En revanche, Sophia et Andrew s’accordent sur un autre point, qui va, lui, à l’encontre des arguments entendus en France : l’uniforme ne permet pas vraiment de lutter conter le harcèlement scolaire. « C’est un sujet en moins sur lequel les élèves se font embêter, assure Sophia. Mais il y a plein d’autres raisons pour lesquelles un élève peut subir du harcèlement. » En revanche, porter un uniforme peut effacer « le stress de ceux qui ont peur d’être jugés sur ce qu’ils portent ».

Ce n’est pas l’avis de Maria, pour qui l’uniforme aide dans la lutte contre le harcèlement. Une opinion qu’elle tire de son histoire personnelle : « Je ne portais pas de marques pendant ma scolarité. Et les enfants n’hésitaient pas avec moi. J’étais assez résiliente et je n’en suis pas morte, mais j’imagine que ça peut affecter d’autres enfants. »
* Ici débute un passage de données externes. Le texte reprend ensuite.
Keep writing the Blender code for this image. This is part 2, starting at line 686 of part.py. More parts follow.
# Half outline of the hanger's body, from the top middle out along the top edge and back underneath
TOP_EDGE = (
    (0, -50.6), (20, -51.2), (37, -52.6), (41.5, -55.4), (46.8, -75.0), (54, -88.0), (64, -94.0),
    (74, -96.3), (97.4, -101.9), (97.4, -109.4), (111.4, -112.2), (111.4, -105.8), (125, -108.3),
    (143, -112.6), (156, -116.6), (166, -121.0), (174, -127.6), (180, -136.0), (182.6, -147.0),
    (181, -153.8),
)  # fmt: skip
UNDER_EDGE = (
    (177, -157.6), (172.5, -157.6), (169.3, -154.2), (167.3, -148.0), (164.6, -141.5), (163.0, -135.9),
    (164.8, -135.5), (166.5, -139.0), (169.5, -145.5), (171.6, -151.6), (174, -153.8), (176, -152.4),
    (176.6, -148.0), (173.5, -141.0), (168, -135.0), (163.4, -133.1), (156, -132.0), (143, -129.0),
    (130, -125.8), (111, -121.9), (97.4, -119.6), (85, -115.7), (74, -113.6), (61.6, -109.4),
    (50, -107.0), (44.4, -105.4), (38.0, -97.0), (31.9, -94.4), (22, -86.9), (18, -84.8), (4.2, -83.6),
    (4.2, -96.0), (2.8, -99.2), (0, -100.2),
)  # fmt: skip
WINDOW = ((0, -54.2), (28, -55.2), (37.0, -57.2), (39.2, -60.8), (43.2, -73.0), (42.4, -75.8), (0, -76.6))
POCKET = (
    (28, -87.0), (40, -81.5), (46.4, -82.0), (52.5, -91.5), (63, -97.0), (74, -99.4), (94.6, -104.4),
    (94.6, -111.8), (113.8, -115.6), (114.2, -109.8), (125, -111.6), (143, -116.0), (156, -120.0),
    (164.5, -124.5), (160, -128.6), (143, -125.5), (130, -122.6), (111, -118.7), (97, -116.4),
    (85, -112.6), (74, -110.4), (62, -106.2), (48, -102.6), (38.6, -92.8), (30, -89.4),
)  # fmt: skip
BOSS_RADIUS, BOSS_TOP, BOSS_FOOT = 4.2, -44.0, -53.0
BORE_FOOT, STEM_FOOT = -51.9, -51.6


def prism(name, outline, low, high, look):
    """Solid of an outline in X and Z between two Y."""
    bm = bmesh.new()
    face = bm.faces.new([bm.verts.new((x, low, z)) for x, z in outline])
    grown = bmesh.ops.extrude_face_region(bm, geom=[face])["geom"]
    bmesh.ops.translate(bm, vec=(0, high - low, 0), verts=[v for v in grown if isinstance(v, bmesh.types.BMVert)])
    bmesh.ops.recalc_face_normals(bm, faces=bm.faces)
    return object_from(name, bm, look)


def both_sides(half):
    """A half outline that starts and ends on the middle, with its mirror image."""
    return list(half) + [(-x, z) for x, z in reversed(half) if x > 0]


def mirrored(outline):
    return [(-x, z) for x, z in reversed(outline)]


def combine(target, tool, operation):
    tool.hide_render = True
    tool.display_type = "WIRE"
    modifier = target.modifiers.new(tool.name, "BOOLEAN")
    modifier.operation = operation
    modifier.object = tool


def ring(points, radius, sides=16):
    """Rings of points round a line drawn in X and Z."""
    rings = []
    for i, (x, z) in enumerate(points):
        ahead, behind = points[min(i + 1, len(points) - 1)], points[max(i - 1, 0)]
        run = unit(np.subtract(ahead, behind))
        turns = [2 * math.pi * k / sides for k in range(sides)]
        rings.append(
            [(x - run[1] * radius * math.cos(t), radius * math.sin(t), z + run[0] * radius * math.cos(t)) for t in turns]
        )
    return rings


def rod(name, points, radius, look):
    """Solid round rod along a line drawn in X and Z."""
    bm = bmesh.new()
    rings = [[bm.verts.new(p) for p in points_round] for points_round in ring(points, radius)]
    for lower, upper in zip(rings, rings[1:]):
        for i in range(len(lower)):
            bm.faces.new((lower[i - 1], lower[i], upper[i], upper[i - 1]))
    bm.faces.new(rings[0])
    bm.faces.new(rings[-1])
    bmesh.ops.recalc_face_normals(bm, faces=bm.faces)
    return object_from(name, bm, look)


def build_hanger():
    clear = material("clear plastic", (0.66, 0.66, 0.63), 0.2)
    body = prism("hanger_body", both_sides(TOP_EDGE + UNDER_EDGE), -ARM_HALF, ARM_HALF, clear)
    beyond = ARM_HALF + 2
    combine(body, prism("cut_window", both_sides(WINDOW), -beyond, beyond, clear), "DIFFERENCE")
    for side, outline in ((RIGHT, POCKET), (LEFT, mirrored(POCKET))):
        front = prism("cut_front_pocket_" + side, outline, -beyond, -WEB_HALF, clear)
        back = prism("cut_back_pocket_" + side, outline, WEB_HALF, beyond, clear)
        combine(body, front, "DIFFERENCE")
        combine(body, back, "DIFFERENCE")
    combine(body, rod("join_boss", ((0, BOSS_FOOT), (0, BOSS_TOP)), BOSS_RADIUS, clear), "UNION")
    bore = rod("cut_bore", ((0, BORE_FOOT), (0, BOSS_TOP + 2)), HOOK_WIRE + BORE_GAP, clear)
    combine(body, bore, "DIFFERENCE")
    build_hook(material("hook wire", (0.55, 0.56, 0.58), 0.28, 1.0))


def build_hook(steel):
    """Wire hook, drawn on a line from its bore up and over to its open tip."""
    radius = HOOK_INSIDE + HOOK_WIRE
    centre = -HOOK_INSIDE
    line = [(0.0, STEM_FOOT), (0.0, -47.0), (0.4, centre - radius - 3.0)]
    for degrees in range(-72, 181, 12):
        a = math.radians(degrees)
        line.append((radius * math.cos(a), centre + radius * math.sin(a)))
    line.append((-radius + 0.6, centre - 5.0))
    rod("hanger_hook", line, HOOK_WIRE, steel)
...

Un autre rapport aux vêtements

Quid de la laïcité ? La situation au Royaume-Uni n’est pas comparable à la France, puisqu’il arrive que des élèves portent le voile ou le turban à l’école, et « ce n’est pas un problème », selon Andrew.

Les lycées peuvent être en revanche très à cheval sur d’autres règles liées à l’habillement lors des occasions où les élèves ne portent pas l’uniforme, comme lors des voyages, sorties scolaires, ou journée spéciales. Les crop tops et autres vêtements courts sont généralement interdits. « Certains élèves viennent avec des tenues qui ne sont pas appropriées. J’ai l’impression que sans l’uniforme, certains s’habilleraient tous les jours de cette manière », explique Sophia.
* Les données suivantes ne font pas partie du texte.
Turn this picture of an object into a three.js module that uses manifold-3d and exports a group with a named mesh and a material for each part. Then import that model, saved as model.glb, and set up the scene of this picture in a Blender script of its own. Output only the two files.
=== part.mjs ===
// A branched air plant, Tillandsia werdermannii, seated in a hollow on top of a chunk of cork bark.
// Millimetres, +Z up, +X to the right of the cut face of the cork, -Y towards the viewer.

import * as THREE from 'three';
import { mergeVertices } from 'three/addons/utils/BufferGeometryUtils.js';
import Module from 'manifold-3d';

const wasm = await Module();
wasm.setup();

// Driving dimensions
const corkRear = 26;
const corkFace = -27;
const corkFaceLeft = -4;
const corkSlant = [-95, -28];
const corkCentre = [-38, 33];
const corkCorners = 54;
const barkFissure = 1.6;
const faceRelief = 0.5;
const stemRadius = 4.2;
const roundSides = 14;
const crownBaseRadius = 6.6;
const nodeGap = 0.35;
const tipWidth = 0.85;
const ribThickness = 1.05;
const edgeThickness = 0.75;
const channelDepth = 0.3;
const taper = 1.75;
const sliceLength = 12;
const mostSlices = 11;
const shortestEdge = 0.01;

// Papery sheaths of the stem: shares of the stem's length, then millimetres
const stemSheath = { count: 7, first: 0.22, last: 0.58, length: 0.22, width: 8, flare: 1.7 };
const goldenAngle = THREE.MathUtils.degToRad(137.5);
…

« Mais l’un des objectifs de l’école est de les aider à comprendre les différences entre un environnement public et professionnel et de leur apprendre les codes vestimentaires », continue-t-elle. Maria précise aussi : « Après le lycée, ils s’habillent d’une manière très libre. C’est une liberté qu’ils n’ont pas eue dans leur scolarité. »

Selon les enseignants interrogés, si leurs élèves semblent plutôt être contre l’uniforme et voudraient porter leurs propres vêtements, ils ne questionnent pas pour autant l’uniforme, répandu au Royaume-Uni selon Le Figaro depuis… le XVIe siècle.